Yes, two paths won't help when faced with catastrophic events (where
large clusters of participants of the IXP go offline). But should it?

In that case the IXP participant will have to use other means (IP
transit, private peering) until the IXP has been repaired (usually done
within a few hours?)

We already observed that path _diversity_ isn't that great at IXPs in
the sense that often there is only a single path towards a prefix:
https://mailarchive.ietf.org/arch/msg/idr/qhgG2cCs0UuDHdPRdfDIMs7jeHs

I posit that it is safe to assume that other (non-RS) paths will always
exist (via transit, other peering), and as such in the trade-off between
keeping more state at the RS vs trying to keep the RS lean and mean, the
design parameters should be as following:

    - the main purpose of this draft is to ensure that each RS
      participant sets up BFD sessions to the other participants of
      interest, the main purpose is _not_ to ensure there are always
      paths even if half the IX is on fire.
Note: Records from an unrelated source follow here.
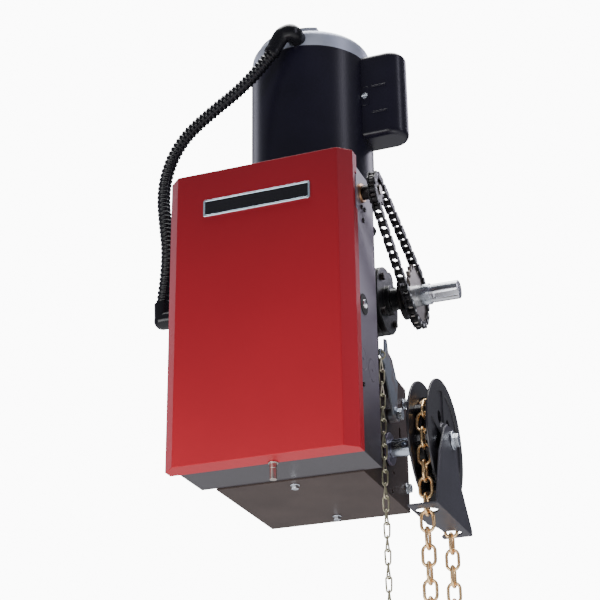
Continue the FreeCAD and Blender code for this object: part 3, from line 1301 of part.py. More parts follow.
def build():
    """Write every node."""
    os.makedirs("parts", exist_ok=True)
    write("operator_frame", operator_frame())
    write("deck_plate", deck_plate())
    write("box_brackets", box_brackets())
    write("control_box", control_box())
    write("box_cover", box_cover())
    write("cover_badge", cover_badge())
    write("hinge_pins", hinge_pins())
    write("cover_nut", cover_nut())
    write("hole_plug", hole_plug())
    write("knockout_discs", knockout_discs())
    write("sheet_screws", wall_screws() + bottom_screws() + frame_bolts() + [cover_stud()])
    write("cable_grommet", cable_grommet())
    write("hoist_axle", [hoist_axle(), hoist_bolt()])
    write("hoist_bushing", hoist_bushing())
    write("hoist_sleeve", [hoist_sleeve(), hoist_clutch()])
    write("hoist_collar", hoist_collar())
    write("chain_wheel", chain_wheel())
    write("hand_chain", hand_chain())
    write("chain_guide", chain_guide())
    write("disconnect_lever", disconnect_lever())
    write("lever_pivot", lever_pivot())
    write("sash_chain", sash_chain())
    write("gear_housing", gear_housing())
    write("gear_cap", gear_cap())
    write("case_bolts", cap_bolts() + [oil_plug()])
    write("bearings", output_bearings() + motor_bearings())
    write("output_shaft", output_shaft())
    write("output_key", output_key())
    write("worm_wheel", worm_wheel())
    write("motor_shaft", motor_shaft())
    write("motor_adapter", motor_adapter())
    write("motor_shell", motor_shell())
    write("motor_end_bell", motor_end_bell())
    write("stator", stator())
    write("rotor", rotor())
    write("capacitor_cover", capacitor_cover())
    write("capacitor", capacitor())
    write("motor_screws", bell_screws() + [capacitor_screw()])
    write("conduit", conduit())
    write("conduit_elbow_motor", conduit_elbow_motor())
    write("conduit_elbow_box", conduit_elbow_box())
    write("output_sprocket", output_sprocket())
    write("drive_collar", drive_collar())
    write("limit_chain", limit_chain())
    write("limit_sprocket", limit_sprocket())
    write("limit_shaft", limit_shaft())
    write("limit_bushings", limit_bushings())
    write("limit_nut_open", limit_nut(-62.0))
    write("limit_nut_close", limit_nut(40.0))
    write("nut_retainer", nut_retainer())
    write("switch_bracket", switch_bracket())
    write("limit_switches", [limit_switch(x) for x in SWITCH_X] + [switch_lever(x) for x in SWITCH_X])
    write("logic_board", logic_board())
    write("board_relays", board_relays() + terminal_blocks() + button_bezels())
    write("push_button_open", button(BUTTON_X[0], BUTTON_Z))
    write("push_button_close", button(BUTTON_X[1], BUTTON_Z))
    write("push_button_stop", button(BUTTON_X[2], BUTTON_Z))
    write("selector_dial", selector_dial())
    write("transformer", transformer())
    write("contactors", contactor())


build()
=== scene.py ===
"""Looks for the garage door opener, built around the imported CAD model."""
import json
import math
import bmesh
import bpy
from mathutils import Matrix, Vector


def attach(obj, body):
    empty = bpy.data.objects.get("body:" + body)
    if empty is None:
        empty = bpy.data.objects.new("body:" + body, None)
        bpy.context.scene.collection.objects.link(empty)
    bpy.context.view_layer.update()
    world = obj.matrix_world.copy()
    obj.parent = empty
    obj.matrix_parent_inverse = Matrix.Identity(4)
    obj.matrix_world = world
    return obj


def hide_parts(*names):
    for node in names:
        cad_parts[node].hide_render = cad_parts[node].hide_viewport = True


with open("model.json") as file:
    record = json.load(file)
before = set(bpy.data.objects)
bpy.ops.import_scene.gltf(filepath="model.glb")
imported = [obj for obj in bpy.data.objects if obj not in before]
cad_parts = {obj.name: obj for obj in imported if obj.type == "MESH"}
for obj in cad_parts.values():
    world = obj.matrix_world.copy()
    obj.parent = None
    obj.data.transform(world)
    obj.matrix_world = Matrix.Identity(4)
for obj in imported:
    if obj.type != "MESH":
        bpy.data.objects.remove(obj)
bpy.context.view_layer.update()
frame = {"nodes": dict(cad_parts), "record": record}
NODES = frame["nodes"]
BODY_OF = {node: body for body, nodes in frame["record"]["behaviour"]["bodies"].items() for node in nodes}

# Pieces are drawn in millimetres from the middle of the cover's lower front
# edge, as the CAD is, and TO_ROW takes them to the frame's metres.
ORIGIN = Vector((2.7, 296.0, 90.0))
MM = 0.001
TO_ROW = Matrix.Scale(MM, 4) @ Matrix.Translation(-ORIGIN)
X = Vector((1, 0, 0))
Z = Vector((0, 0, 1))


# --- camera -------------------------------------------------------------------
LENS_MM = 94.32
SENSOR_MM = 36.0
CAMERA_AT = (0.6701, -1.9462, -0.6928)
CAMERA_RIGHT = (0.9353, 0.3537, -0.0114)
CAMERA_BACK = (0.3178, -0.8537, -0.4126)


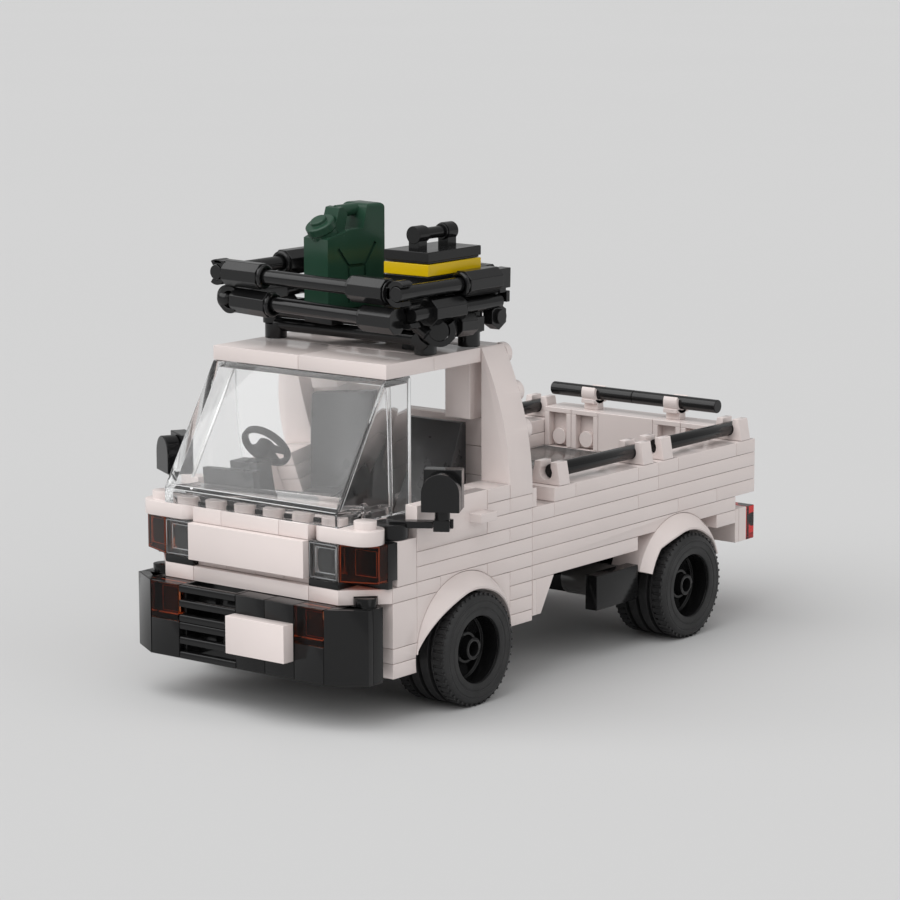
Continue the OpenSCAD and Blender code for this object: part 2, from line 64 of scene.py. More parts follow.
# brick millimetres count from the front seam of the cab sides and from the foot of the bumper
SEAM0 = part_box("cab_side_left")[0].y - JOINT / 2 * MM
ROW0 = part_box("bumper_core")[0].z

# corners this near in metres are one, and faces this near in angle are one
MERGE = 0.000002
FLAT = math.radians(0.4)
EASE_ANGLE = math.radians(32)

ACROSS = (1, 0, 0)
ALONG = (0, 1, 0)
UP = (0, 0, 1)
ORIGIN = (0, 0, 0)
SIDES = (-1, 1)
BODY = "truck_body"
WHEELS = ("front_left", "front_right", "rear_left", "rear_right")
LOOK = "_look"


# ---------------------------------------------------------------- sizes and colours

class BrickTruckSizes(bpy.types.PropertyGroup):
    """Sizes that a user may change without leaving the frame"""
    ease: bpy.props.FloatProperty(
        name="Edge ease", description="Rounding of the brick edges",
        default=0.00014, min=0.00002, max=0.0003, unit="LENGTH")
    groove: bpy.props.FloatProperty(
        name="Tread groove", description="Depth of the grooves round the tyre",
        default=0.001, min=0.0003, max=0.0018, unit="LENGTH")
    tread_blocks: bpy.props.IntProperty(
        name="Tread blocks", description="Blocks round each tyre shoulder",
        default=46, min=20, max=80)
    spokes: bpy.props.IntProperty(
        name="Spokes", description="Spokes in each rim", default=6, min=3, max=10)
    grain: bpy.props.FloatProperty(
        name="Mould grain", description="Strength of the fine grain in the plastic",
        default=0.06, min=0.0, max=0.5, subtype="FACTOR")


def colour(name, description, default):
    return bpy.props.FloatVectorProperty(
        name=name, description=description, subtype="COLOR", default=default, min=0, max=1)


class BrickTruckColours(bpy.types.PropertyGroup):
    """Colours of the plastics"""
    white: colour("White", "Body plastic", (0.80, 0.713, 0.688))
    black: colour("Black", "Bars, bumper and rims", (0.0075, 0.0075, 0.0078))
    grey: colour("Dark grey", "Floors", (0.098, 0.095, 0.092))
    rubber: colour("Rubber", "Tyres", (0.015, 0.015, 0.0155))
    green: colour("Green", "Jerrycan", (0.020, 0.058, 0.036))
    yellow: colour("Yellow", "Band of the toolbox", (0.74, 0.50, 0.004))
    clear: colour("Clear", "Windscreen and headlamps", (0.995, 0.995, 0.995))
    amber: colour("Amber", "Turn lamps", (0.47, 0.14, 0.060))
    red: colour("Red", "Tail lamps", (0.75, 0.02, 0.02))
    floor: colour("Floor", "Studio floor and backdrop", (0.617, 0.617, 0.617))


def colours():
    return bpy.context.scene.brick_truck_colours


def sizes():
    return bpy.context.scene.brick_truck_sizes


# ---------------------------------------------------------------- materials

def noise_field(tree, scale, detail):
    """Noise on the piece's own coordinates."""
    place = tree.nodes.new("ShaderNodeTexCoord")
    noise = tree.nodes.new("ShaderNodeTexNoise")
    noise.inputs["Scale"].default_value = scale
    noise.inputs["Detail"].default_value = detail
    tree.links.new(place.outputs["Object"], noise.inputs["Vector"])
    return noise.outputs["Fac"]


def spread(tree, field, low, high):
    """Maps the middle of a noise field onto a range."""
    node = tree.nodes.new("ShaderNodeMapRange")
    node.inputs["From Min"].default_value = 0.3
    node.inputs["From Max"].default_value = 0.7
    node.inputs["To Min"].default_value = low
    node.inputs["To Max"].default_value = high
    tree.links.new(field, node.inputs["Value"])
    return node.outputs["Result"]


def tinted(tree, field, tint, swing):
    """A colour that drifts a little lighter and darker."""
    mix = tree.nodes.new("ShaderNodeMix")
    mix.data_type = "RGBA"
    mix.inputs["A"].default_value = (*[c * (1 - swing) for c in tint], 1)
    mix.inputs["B"].default_value = (*[min(1, c * (1 + swing)) for c in tint], 1)
    tree.links.new(spread(tree, field, 0, 1), mix.inputs["Factor"])
    return mix.outputs["Result"]


def surface(name):
    """A new material with a bare Principled surface."""
    material = bpy.data.materials.new(name + LOOK)
    material.use_nodes = True
    tree = material.node_tree
    return material, tree, tree.nodes["Principled BSDF"]


def by_ray(tree, ray, others, these, output):
    """Shows one shader to the named kind of ray and another to all others."""
    path = tree.nodes.new("ShaderNodeLightPath")
    mix = tree.nodes.new("ShaderNodeMixShader")
    tree.links.new(path.outputs[ray], mix.inputs["Fac"])
    tree.links.new(others, mix.inputs[1])
    tree.links.new(these, mix.inputs[2])
    tree.links.new(mix.outputs["Shader"], tree.nodes[output].inputs["Surface"])


def grain(tree, shader, fine, strength):
    """Fine mould grain over a slow unevenness of the moulded face."""
    normal = None
    for scale, detail, depth in ((90, 2, 0.0002), (fine, 3, 0.00002)):
        bump = tree.nodes.new("ShaderNodeBump")
        bump.inputs["Strength"].default_value = strength
        bump.inputs["Distance"].default_value = depth
        tree.links.new(noise_field(tree, scale, detail), bump.inputs["Height"])
        if normal:
            tree.links.new(normal, bump.inputs["Normal"])
        normal = bump.outputs["Normal"]
    tree.links.new(normal, shader.inputs["Normal"])


def plastic(name, tint, rough, swing=0.025, specular=0.5):
    """Glossy moulded plastic with a faint drift in tint, gloss and face."""
    found = bpy.data.materials.get(name + LOOK)
    if found:
        return found
    material, tree, shader = surface(name)
    tree.links.new(tinted(tree, noise_field(tree, 35, 3), tint, swing), shader.inputs["Base Color"])
    gloss = spread(tree, noise_field(tree, 160, 4), rough * 0.8, rough * 1.25)
    tree.links.new(gloss, shader.inputs["Roughness"])
    shader.inputs["IOR"].default_value = 1.5
    shader.inputs["Specular IOR Level"].default_value = specular
    grain(tree, shader, 2400, sizes().grain)
    return material


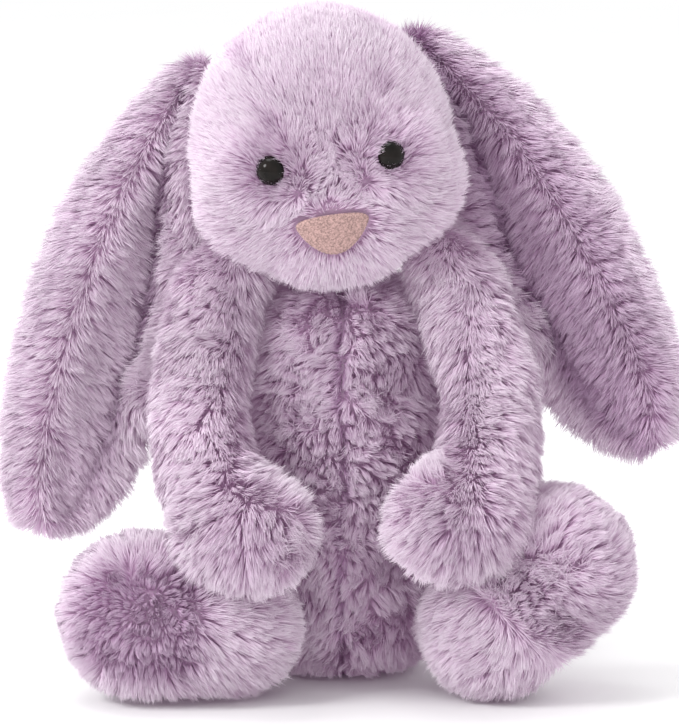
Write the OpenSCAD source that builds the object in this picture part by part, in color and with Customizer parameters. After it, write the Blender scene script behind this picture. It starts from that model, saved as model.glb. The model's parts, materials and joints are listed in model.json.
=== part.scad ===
// Stuffed lop-eared rabbit, sitting. Millimetres, +Z up, face towards -Y, left side at +X.
// Each fur panel is a shell as thick as its backing and pressed pile. The filling is a solid inside it.

/* [Fabric] */
// Thickness of a fur panel: backing cloth and pressed pile
skin_t = 4; // [2:0.5:5]
// Free gap between pieces that move against each other
free_gap = 0.6; // [0.4:0.1:1]
// Thickness of sewing thread
thread_d = 0.9; // [0.5:0.1:1.2]

/* [Body] */
// Height of the body, from the seat to the neck
body_h = 132; // [124:1:136]
// Largest radius of the body, at the belly
belly_r = 37; // [32:1:39]
// Height of the belly's widest place above the seat
belly_z = 34; // [30:1:38]
// Radius of the body at the neck
neck_r = 20; // [16:1:21]
// Diameter of the tail
tail_d = 30; // [22:1:34]

/* [Head] */
// Radius of the head, seen from the side
head_r = 43; // [40:0.5:44]
// Half of the head's width
head_half_w = 42; // [38:0.5:43]
// Width of the centre gusset
gusset_w = 26; // [20:1:30]
// Sideways lean of the head, in degrees
head_lean = 7; // [0:1:9]
// Turn of the face to its left, in degrees
head_turn = 4; // [0:1:6]
// Diameter of an eye bead
eye_d = 10; // [8:0.5:11]
// Distance between the eyes
eye_span = 37; // [34:1:42]
// Width of the nose patch
nose_w = 24; // [18:1:28]

/* [Ears] */
// Length of an ear
ear_len = 161; // [145:1:165]
// Width of an ear from its middle line to its outer edge
ear_outer_w = 25; // [20:1:26]
// Width of an ear from its middle line to its inner edge
ear_inner_w = 21; // [14:1:22]
// Thickness of one of the ear's two layers
ear_layer_t = 4; // [3:0.5:5]

/* [Arms] */
// Radius of the arm at the shoulder
arm_r = 11; // [9:0.5:12]
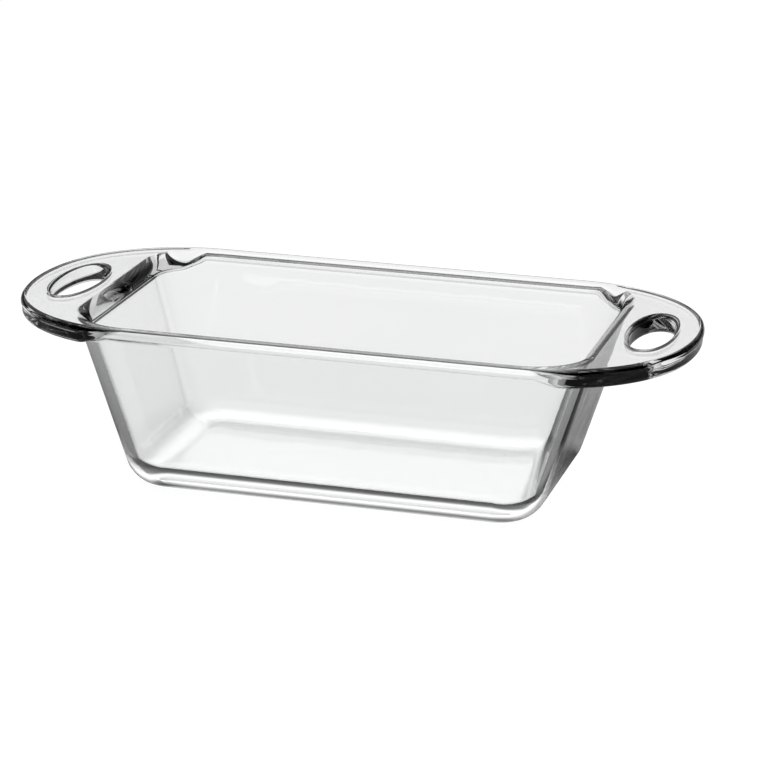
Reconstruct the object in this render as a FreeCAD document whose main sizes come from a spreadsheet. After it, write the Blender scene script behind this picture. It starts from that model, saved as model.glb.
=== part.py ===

The priority should be quick
      fault detection, not to "make the best use of the IX under any and
      all circumstances".

    - we should work from the assumption that if a client supports
      draft-ietf-idr-rs-bfd, it will also have support for ADD-PATH. If
      we cannot assume this, I'd like to understand why.

    - explicitly consider scalability issues. The bigger internet
      exchanges are struggling with their current route server load, so
      if IDR adds any computational cost to their list of tasks, it'll
      need to properly justify that.

    - The technology facilitate setting up the minimum required set of
      BFD sessions, not the maximum.